In the case where one image is one file, the image name matches the file name ... That's how it happens to be for many readers but I don't think there's any promise or guarantee of this anywhere so I'd be doubtful about relying on it.

Maybe so. But we should be able to rely on omero picking the best image name possible, whatever that is.

On the typical case of one file equalling one image, there is often no concept of image name which is why the users place the image name on its filename. And it's the image name, not the filename, that has the information most useful for auto-tag. That's my view at least, this is dependent on use cases.

Also, you probably do want it using the actual filename so it can get useful metadata from the path, as the names of containing directories may be significant.

At the moment, auto-tag does not use the path by default, only the basename part. There is an option to include the rest of the filepath. This suggests that auto-tag treats the path with less importance. So why not use the image name only by default. The basename plus path can still be parsed for tags by using the existing "path" option.

dpwrussell commented 8 years ago

@mtbc Thanks, that's what I was going to say, but you got there first.

@carandraug

Actually, auto-tag does now use the path by default specifically because it (or some of it at least) is of the same importance as the name. In 2.0 there is no distinction between tokens derived from path, extension or filename.
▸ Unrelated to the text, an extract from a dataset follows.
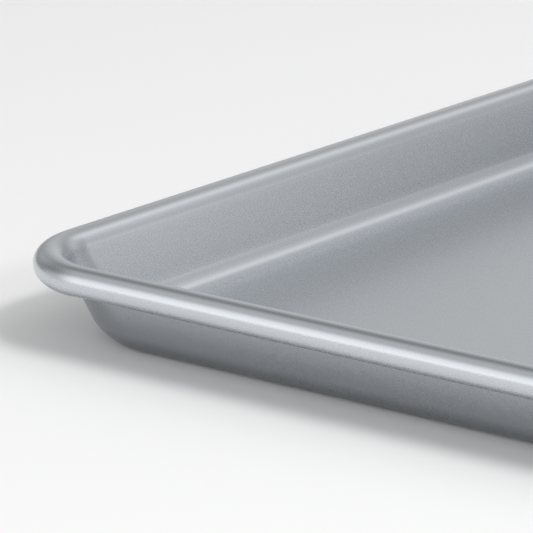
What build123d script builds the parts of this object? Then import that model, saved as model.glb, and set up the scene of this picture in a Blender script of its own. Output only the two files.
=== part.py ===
from build123d import *
import math
import os

# Jelly roll pan: one pressed steel sheet whose rim is curled round a steel wire.
# Sizes are in millimetres and angles in degrees. The origin is the middle of the
# floor's underside, X runs along the long side, Y along the short side and Z up.

# Pan as a whole, measured where the inside of the walls would meet the plane of the rim's top.
mouth_length = 381.0
mouth_width = 254.0
pan_height = 25.4

# Sheet, floor and walls. The bends are given by the radius on their hollow side.
sheet_thickness = 0.8
wall_draft_angle = 13.3
mouth_corner_radius = 24.2
foot_corner_radius = 29.2
floor_bend_radius = 6.2

# Rim: the wide lip bend, then a narrow flat, then the curl that holds the wire.
lip_bend_radius = 4.6
curl_turn_angle = 270.0
curl_wall_gap = 0.5

# Wire inside the curl, a ring whose two ends meet in a butt joint behind one long side.
# The curl is slightly wider than it is tall, so it has its own clearance above and below the wire.
wire_diameter = 6.0
wire_side_clearance = 0.4
wire_height_clearance = 0.35
wire_joint_gap = 0.6

# Sizes that follow from the ones above. Places called out are measured outwards from the mouth's edge.
draft = math.radians(wall_draft_angle)
wall_width = sheet_thickness / math.cos(draft)
lip_top_radius = lip_bend_radius + sheet_thickness
lip_end_angle = 180 - wall_draft_angle
lip_centre_out = lip_top_radius * math.tan(math.radians(90 - wall_draft_angle) / 2)
lip_centre_height = pan_height - lip_top_radius
curl_inner_half_width = wire_diameter / 2 + wire_side_clearance
curl_inner_half_height = wire_diameter / 2 + wire_height_clearance
curl_half_width = curl_inner_half_width + sheet_thickness
curl_half_height = curl_inner_half_height + sheet_thickness
curl_centre_height = pan_height - curl_half_height
curl_end_angle = 90 - curl_turn_angle


def wall_lean(height):
    """How far the inside of a wall stands in from the mouth's edge at a height."""
    return (pan_height - height) * math.tan(draft)


curl_edge_out = wall_width - wall_lean(curl_centre_height) + curl_wall_gap
curl_centre_out = curl_edge_out + curl_half_width


def wall_outline(height, outset, corner_radius):
    """Level outline of the walls, grown by outset from the inside face: four corner arcs and four straights."""
    radius = corner_radius + outset
    centre_x = mouth_length / 2 - wall_lean(height) - corner_radius
    centre_y = mouth_width / 2 - wall_lean(height) - corner_radius
    signs = [(1, 1), (-1, 1), (-1, -1), (1, -1)]
    arcs = []
    for quarter, (sign_x, sign_y) in enumerate(signs):
        arc = Pos(sign_x * centre_x, sign_y * centre_y, height) * CenterArc((0, 0), radius, 90 * quarter, 90)
        arcs.append(arc.edge())
    straights = [Line(arcs[quarter - 1] @ 1, arcs[quarter] @ 0).edge() for quarter in range(4)]
    return arcs, straights


def wall_block(foot_height, outset, bend_radius):
    """Tapered block with flat sides, drawn corners and a rounded foot, up to where the lip bend starts."""
    head_height = lip_centre_height
    head_corner_radius = mouth_corner_radius - wall_lean(head_height)
    foot_arcs, foot_lines = wall_outline(foot_height, outset, foot_corner_radius)
    head_arcs, head_lines = wall_outline(head_height, outset, head_corner_radius)
    faces = [make_face(foot_arcs + foot_lines).face(), make_face(head_arcs + head_lines).face()]
    for foot_arc, head_arc in zip(foot_arcs, head_arcs):
        faces.append(Face.make_surface_from_curves(foot_arc, head_arc))
    for foot_line, head_line in zip(foot_lines, head_lines):
        side = Polyline(foot_line @ 0, foot_line @ 1, head_line @ 1, head_line @ 0, close=True)
        faces.append(make_face(side).face())
    block = Solid(Shell(faces))
    foot_edges = block.faces().sort_by(Axis.Z)[0].edges()
    return fillet(foot_edges, bend_radius)


def pressed_tray():
    """Floor and walls, with the sheet's thickness left between two tapered blocks."""
    outside = wall_block(0, wall_width, floor_bend_radius + sheet_thickness)
    inside = wall_block(sheet_thickness, 0, floor_bend_radius)
    return outside - inside


def arc_point(centre, radius, angle):
    """Point on a circle, at an angle from the outward direction."""
    turn = math.radians(angle)
    return (centre[0] + radius * math.cos(turn), centre[1] + radius * math.sin(turn))


def curl_arc(half_width, half_height):
    """One face of the curl in section, an oval that runs from the sheet's tucked edge up to the rim's top."""
    centre = (curl_centre_out, curl_centre_height)
    sweep_angles = dict(start_angle=curl_end_angle, arc_size=curl_turn_angle)
    return EllipticalCenterArc(centre, half_width, half_height, **sweep_angles)


def rim_section():
    """Section through the sheet of the rim, from the top of the wall to the edge tucked in behind it."""
    lip_centre = (lip_centre_out, lip_centre_height)
    curl_outside = curl_arc(curl_half_width, curl_half_height)
    curl_inside = curl_arc(curl_inner_half_width, curl_inner_half_height)
    wall_face = (-wall_lean(lip_centre_height), lip_centre_height)
    wall_back = (wall_width - wall_lean(lip_centre_height), lip_centre_height)
    lip_start = arc_point(lip_centre, lip_top_radius, lip_end_angle)
    lip_back_start = arc_point(lip_centre, lip_bend_radius, lip_end_angle)
    lip_top = arc_point(lip_centre, lip_top_radius, 90)
    lip_back_top = arc_point(lip_centre, lip_bend_radius, 90)
    outline = [
        Line(wall_face, lip_start),
        CenterArc(lip_centre, lip_top_radius, lip_end_angle, 90 - lip_end_angle),
        Line(lip_top, curl_outside @ 1),
        curl_outside,
        Line(curl_outside @ 0, curl_inside @ 0),
        curl_inside,
        Line(curl_inside @ 1, lip_back_top),
        CenterArc(lip_centre, lip_bend_radius, 90, lip_end_angle - 90),
        Line(lip_back_start, wall_back),
        Line(wall_back, wall_face),
    ]
    return make_face(outline)


def rolled_rim():
    """Lip, flat and curl: the section run along the straight sides and turned round each drawn corner."""
    section = Plane.XZ * rim_section()
    side_length = mouth_length / 2 - mouth_corner_radius
    side_width = mouth_width / 2 - mouth_corner_radius
    turned = revolve(Pos(mouth_corner_radius, 0, 0) * section, Axis.Z, 90)
    across = extrude(Pos(mouth_length / 2, 0, 0) * section, side_width, dir=(0, 1, 0))
    along = extrude(Pos(0, mouth_width / 2, 0) * Rot(0, 0, 90) * section, side_length, dir=(1, 0, 0))
    quarter = Pos(side_length, side_width, 0) * turned + across + along
    half = quarter + mirror(quarter, about=Plane.YZ)
    return half + mirror(half, about=Plane.XZ)


def pan_shell():
    """The whole sheet: floor, walls and rim in one piece, as it is pressed."""
    return pressed_tray() + rolled_rim()


def rim_wire():
    """Round wire that lies in the curl and stiffens the rim."""
    half_length = mouth_length / 2 + curl_centre_out
    half_width = mouth_width / 2 + curl_centre_out
    corners = [
        (wire_joint_gap / 2, half_width),
        (half_length, half_width),
        (half_length, -half_width),
        (-half_length, -half_width),
        (-half_length, half_width),
        (-wire_joint_gap / 2, half_width),
    ]
    ring = FilletPolyline(*corners, radius=mouth_corner_radius + curl_centre_out)
    path = Pos(0, 0, curl_centre_height) * ring
    section = Plane(origin=path @ 0, z_dir=path % 0) * Circle(wire_diameter / 2)
    return sweep(section, path=path)


os.makedirs("parts", exist_ok=True)
export_step(pan_shell(), "parts/pan_shell.step")
export_step(rim_wire(), "parts/rim_wire.step")
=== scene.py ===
from math import atan2, cos, hypot, pi, radians, sin, tan

import bmesh
import bpy
from mathutils import Matrix, Vector


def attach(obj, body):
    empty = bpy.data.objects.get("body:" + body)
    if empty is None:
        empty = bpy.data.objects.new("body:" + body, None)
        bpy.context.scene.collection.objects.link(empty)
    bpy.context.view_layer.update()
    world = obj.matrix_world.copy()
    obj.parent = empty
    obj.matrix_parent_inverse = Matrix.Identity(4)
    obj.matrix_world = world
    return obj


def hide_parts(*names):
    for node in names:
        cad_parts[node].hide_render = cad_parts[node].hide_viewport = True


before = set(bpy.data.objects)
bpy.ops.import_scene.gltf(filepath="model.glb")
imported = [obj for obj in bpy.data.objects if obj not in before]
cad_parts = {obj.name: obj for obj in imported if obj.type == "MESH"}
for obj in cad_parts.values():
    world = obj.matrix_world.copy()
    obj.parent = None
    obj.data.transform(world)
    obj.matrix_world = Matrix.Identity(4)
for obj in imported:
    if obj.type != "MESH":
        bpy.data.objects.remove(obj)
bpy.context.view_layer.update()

scene = bpy.context.scene
quarterTurn = radians(90)

# Camera, at the photograph's place. Yaw runs from +Y towards +X.
photoCamera = {
    "place": (-0.92743, -0.52143, 0.30082),
    "yaw": 52.47,
    "pitch": 15.96,
    "lens": 249.9,
    "sensor": 36.0,
    "reach": 100.0,
}


def placeCamera(values):
    data = bpy.data.cameras.new("photoCamera")
    data.sensor_width = values["sensor"]
    data.lens = values["lens"]
    data.clip_end = values["reach"]
    camera = bpy.data.objects.new("photoCamera", data)
    camera.location = values["place"]
    camera.rotation_euler = (radians(90 - values["pitch"]), 0, -radians(values["yaw"]))
    scene.collection.objects.link(camera)
    scene.camera = camera


placeCamera(photoCamera)
print("camera: placed")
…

I don't disagree that adding support for the image name is a good idea. It might be that after some testing we just use both and that's that, but we'll have to see how that goes. At the least, I should be able to add functionality to optionally use the image name. The work that needs to go into this is very similar to what has to be done to enable a customised separator option (#49), so I would implement this at the same time as that.